Here’s the bad news. In times of great panic over gas prices, Republicans and Democrats—and, more subtly, paid-for experts—resurrect some of their favorite energy plans. Democrats want to end tax subsidies for oil companies, and they’ve gotten a lift from Boehner’s ad hoc agreement with them in that ABC News interview. Republicans—again, led by Boehner—say that Obama isn’t taking “all of the above” energy plans seriously. (“All of the above” is a way to mention unpopular energy policies without actually mentioning them.)

“I think the fact that he won’t allow exploration in the Gulf, doesn’t allow exploration in the inter-mountain west, won’t allow us to drill in Alaska, this is not helping the situation,” said Boehner. “And then when you look at what the EPA is doing in terms of the number of rules and regulations comin’ down the pike, those were his responsibility.”

It would be awfully convenient if new drilling licenses in the Gulf and relaxed EPA regulations could drive the price of oil down. They wouldn’t.

“If someone tries to dupe you into thinking we don’t have enough refining capacity, that’s bullshit,” says Tom Kloza, the co-founder and chief oil analyst of the Oil Price Information Service. “It’s a good soundbite, but if anything, companies have probably added too much capacity, and if they add more they have to focus on managing margins.”

It’s a good enough soundbite that a lot of Republicans use it to argue that the White House’s dithering on Gulf Coast drilling, in the wake of the 2010 Deepwater Horizon disaster, is responsible for rising prices. Oil companies, in this telling, are stuck in a sort of “permitorium.” But the Deepwater disaster didn’t have much of an effect on prices. When the rig blew on April 20, 2010, crude was trading around $84 per barrel. When the well was capped on July 15 the price had fallen to $76.

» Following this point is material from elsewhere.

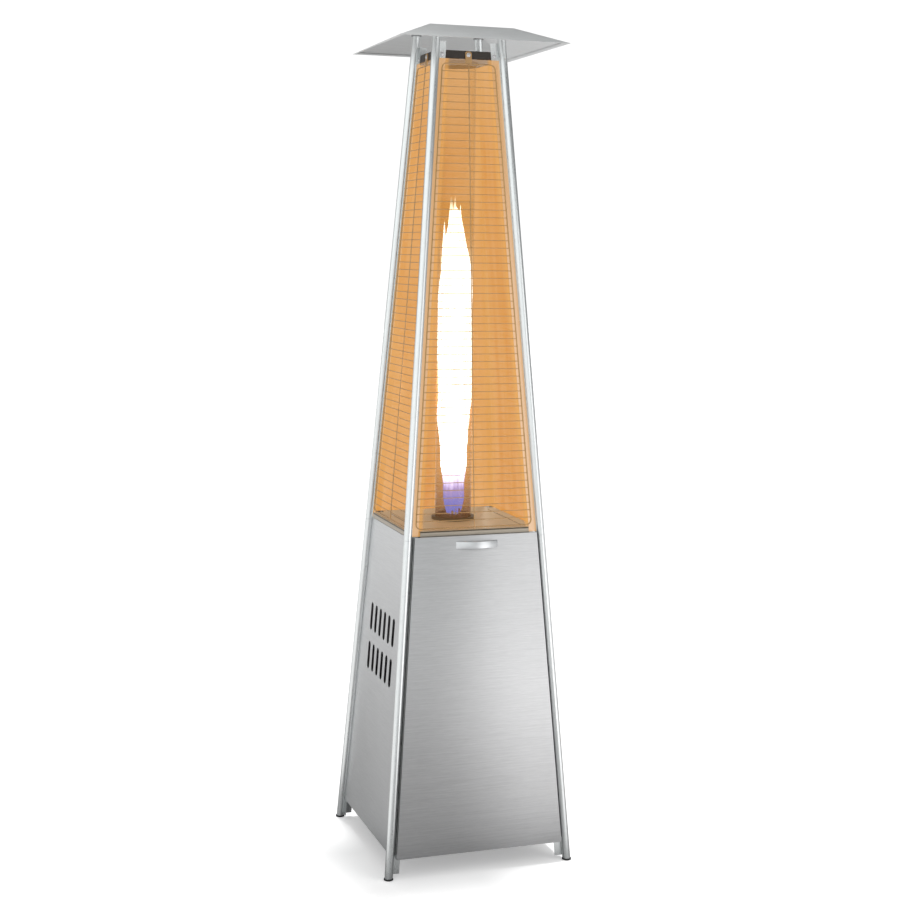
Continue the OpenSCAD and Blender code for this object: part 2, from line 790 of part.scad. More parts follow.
module reflector_brackets() {
    color("gray") for (corner = SIGNS) difference() {
        union() {
            intersection() {
                on_leg(corner) translate([0, 0, along(leg_top_z - 40)])
                    cylinder(r = bore_r - fit, h = 50);
                translate([corner[0] * top_half - 50, corner[1] * top_half - 50, leg_top_z - 60])
                    cube([100, 100, 61]);
            }
            translate([corner[0] * bracket_half, corner[1] * bracket_half, leg_top_z + 0.1])
                cylinder(r = 14, h = 8 - sheet_t - 0.2);
        }
        translate([corner[0] * bracket_half, corner[1] * bracket_half, leg_top_z - 12])
            cylinder(r = bracket_screw_r, h = 30);
    }
}

module reflector_screws() {
    color("lightgray") for (corner = SIGNS)
        translate([corner[0] * bracket_half, corner[1] * bracket_half, 0]) {
            translate([0, 0, total_h - 14]) cylinder(r = bracket_screw_r - 0.05, h = 14);
            translate([0, 0, total_h]) cylinder(r = 5, h = 2.4);
        }
}

// ---- the whole heater

for (i = [0:3]) {
    foot(SIGNS[i]);
    lower_leg(SIGNS[i]);
    upper_leg(SIGNS[i]);
    joint_sleeve(SIGNS[i]);
}
leg_joint_screws();
base_plate();
casing_panel(3);  // left_panel
casing_panel(1);  // right_panel
casing_panel(2);  // rear_panel
panel_screws();
front_door();
door_handle();
handle_screws();
hinge_bracket(-1);  // hinge_bracket_left
hinge_bracket(1);  // hinge_bracket_right
hinge_pin(-1);  // hinge_pin_left
hinge_pin(1);  // hinge_pin_right
door_magnet();
magnet_strike();
burner_tray();
control_box();
gas_valve();
valve_plunger();
control_knob();
igniter_housing();
igniter_button();
gas_inlet();
supply_pipe();
burner_jet();
burner_cup();
flame_grid();
pilot_burner();
thermocouple();
spark_electrode();
ignition_lead();
tilt_switch();
lower_tube_ring();
glass_tube();
top_tube_plate();
wire_guard(0);  // wire_guard_front
wire_guard(1);  // wire_guard_right
wire_guard(2);  // wire_guard_rear
wire_guard(3);  // wire_guard_left
top_frame();
frame_screws();
reflector_hood();
reflector_brackets();
reflector_screws();
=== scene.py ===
import math

import bmesh
import bpy
from mathutils import Matrix, Vector


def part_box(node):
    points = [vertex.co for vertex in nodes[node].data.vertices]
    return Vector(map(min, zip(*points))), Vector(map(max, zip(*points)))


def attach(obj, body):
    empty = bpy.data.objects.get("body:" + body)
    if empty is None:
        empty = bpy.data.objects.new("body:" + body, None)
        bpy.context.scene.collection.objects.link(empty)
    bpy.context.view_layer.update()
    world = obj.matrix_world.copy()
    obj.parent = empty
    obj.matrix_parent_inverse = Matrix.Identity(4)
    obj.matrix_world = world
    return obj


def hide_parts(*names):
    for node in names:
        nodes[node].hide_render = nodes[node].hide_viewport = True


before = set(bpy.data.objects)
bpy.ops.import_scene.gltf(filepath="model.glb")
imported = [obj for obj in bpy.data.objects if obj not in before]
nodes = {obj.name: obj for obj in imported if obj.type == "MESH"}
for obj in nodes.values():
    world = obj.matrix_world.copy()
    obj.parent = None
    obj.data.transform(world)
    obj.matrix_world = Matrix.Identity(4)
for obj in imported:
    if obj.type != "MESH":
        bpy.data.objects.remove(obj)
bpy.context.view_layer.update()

scene = bpy.context.scene

# ---- Camera
# Stands to the front and left of the heater, a little above its middle, so that the casing is
# seen from above and the reflector from below.

AIM = Vector((0, 0, 1.125))
CAMERA_TURN = math.radians(-18.6)
CAMERA_RISE = math.radians(7.04)
CAMERA_DISTANCE = 4.517
CAMERA_ROLL = math.radians(0.62)

away = Vector((math.sin(CAMERA_TURN) * math.cos(CAMERA_RISE),
               -math.cos(CAMERA_TURN) * math.cos(CAMERA_RISE),
               math.sin(CAMERA_RISE)))
camera = bpy.data.objects.new("camera", bpy.data.cameras.new("camera"))
camera.data.lens = 64.5
camera.data.sensor_width = 36
camera.data.shift_x = -0.004
camera.location = AIM + away * CAMERA_DISTANCE
camera.rotation_mode = "QUATERNION"
camera.rotation_quaternion = ((-away).to_track_quat("-Z", "Y")
                              @ Matrix.Rotation(CAMERA_ROLL, 3, "Z").to_quaternion())
scene.collection.objects.link(camera)
scene.camera = camera

# ---- Studio
# A pale floor that runs out of sight, a soft light overhead, one tall soft box at the right and
# a high sun for the shadow. Floor and surround have darker tones only in what metal mirrors.

scene.view_settings.view_transform = "Standard"


class Field:
    """A value that changes over a surface or along a row: operators on it add Math nodes."""

    def __init__(self, owner, socket):
        self.owner, self.socket = owner, socket

    def math(self, operation, *values):
        return self.owner.node("ShaderNodeMath", {"operation": operation}, *values)

    def __add__(self, other):
        return self.math("ADD", self, other)

    def __sub__(self, other):
        return self.math("SUBTRACT", self, other)

    def __rsub__(self, other):
        return self.math("SUBTRACT", other, self)

    def __mul__(self, other):
        return self.math("MULTIPLY", self, other)

    def __truediv__(self, other):
        return self.math("DIVIDE", self, other)

    def __pow__(self, other):
        return self.math("POWER", self, other)

    def __abs__(self):
        return self.math("ABSOLUTE", self)

    __radd__ = __add__
    __rmul__ = __mul__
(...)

A barrel of brent crude oil costs roughly $50 more today than it did back then. We have some idea why. The critical factor has been the unrest in the Middle East. According to industry analysts, prices have gone up because of worries both about what’s already happening and what could happen. The civil war in Libya, a country that usually produces 1.6 million barrels of light, sweet crude every day, has added something like $20 to the price of a barrel of oil—a combination of decreased availability and speculative panic. Worries about what could happen in other OPEC nations are driving the price even higher.

“At any moment, people wonder if you’ll see firebombs in the streets of Riyadh,” says Kloza. “The Saudis have to cut more checks so people don’t demonstrate against them. That’s not something they’re used to budgeting for.”

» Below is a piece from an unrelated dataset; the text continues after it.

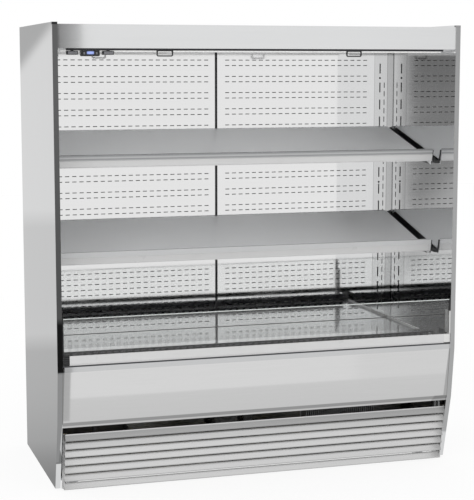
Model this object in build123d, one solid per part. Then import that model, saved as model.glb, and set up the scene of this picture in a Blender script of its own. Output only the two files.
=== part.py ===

This is where we get to the roles the president and Congress could play in controlling gas prices. The “Arab Spring” is blooming (and burning) mostly out of our control. The major role the United States is playing is as the military linchpin of the Libya intervention. It’s an unpredictable, unhappy situation, but no one factor has more bearing on the price of oil. (We can count this as one of the few things Donald Trump is right about.)

So what else can we control? We got a hint of it last week, when Standard & Poor’s announced that it had changed its outlook for the United States to “negative” because our politicians didn’t look likely to reach a conclusion on the debt. The price of oil dropped, albeit only briefly. Why? Because the prospect of an economic contraction meant less demand.

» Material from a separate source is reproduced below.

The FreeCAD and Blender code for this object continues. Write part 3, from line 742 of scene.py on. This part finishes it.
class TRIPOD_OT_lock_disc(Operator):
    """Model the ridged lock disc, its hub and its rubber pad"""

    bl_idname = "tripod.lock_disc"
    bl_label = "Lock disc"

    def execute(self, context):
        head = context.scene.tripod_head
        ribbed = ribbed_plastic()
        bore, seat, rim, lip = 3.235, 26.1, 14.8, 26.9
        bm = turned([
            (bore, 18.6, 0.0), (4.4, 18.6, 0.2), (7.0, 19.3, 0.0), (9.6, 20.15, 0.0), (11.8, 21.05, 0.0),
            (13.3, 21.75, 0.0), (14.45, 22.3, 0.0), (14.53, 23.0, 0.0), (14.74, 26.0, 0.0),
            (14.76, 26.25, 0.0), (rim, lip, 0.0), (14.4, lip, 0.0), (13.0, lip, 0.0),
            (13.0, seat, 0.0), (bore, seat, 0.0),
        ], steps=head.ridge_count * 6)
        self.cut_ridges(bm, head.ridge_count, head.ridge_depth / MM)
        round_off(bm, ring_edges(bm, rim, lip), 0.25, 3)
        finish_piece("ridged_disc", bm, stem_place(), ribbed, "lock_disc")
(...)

“If there were some kind of a grand budget deal that were to cut spending substantially, that could be viewed as somewhat contractionary in terms of fiscal policy,” says Bruce Bullock, who directs the Maguire Energy Institute at Southern Methodist University’s business school. “That could slow growth down.”

According to Bullock, American policymakers could drive prices down if they were willing to settle for less growth. It was less growth, after all, that was largely responsible for the falling gas prices of 2009. No one’s calling for an increase in interest rates, but that could also drive down the international price of oil.

None of this would be particularly easy for American politicians. Is there anything they could do? Why, yes. The president—or members of Congress!—could skip the coming, predictable assault on oil company subsidies, and take on speculators instead. Wars and economic distress are not new to the oil market. But the market for oil futures has never been as big as it is now. It’s basically quadrupled since the start of the financial crisis, as investors and funds have sought out safe, reliable commodities to invest in.

That’s the political opening. The only question is whether anyone’s actually able to go through it. Theoretically, the president of the United States could talk about this aspect of the gas price problem and elevate it. Unfortunately, the president is Barack Obama, whose every economic move is labeled “socialism” by the opposition, and who has already alienated some of the hedge fund managers in the center of this. A move against the commodities trade from Obama would be less Nixon goes to China than Johnson goes to Vietnam.

But this is the plan Kloza is recommending to Obama, free of charge. “He will piss off Wall Street, no question,” says the oil price analyst. “He will piss off Morgan Stanley. He will piss off Goldman Sachs. He will alienate people, but people will know he’s ready to spank the speculators.”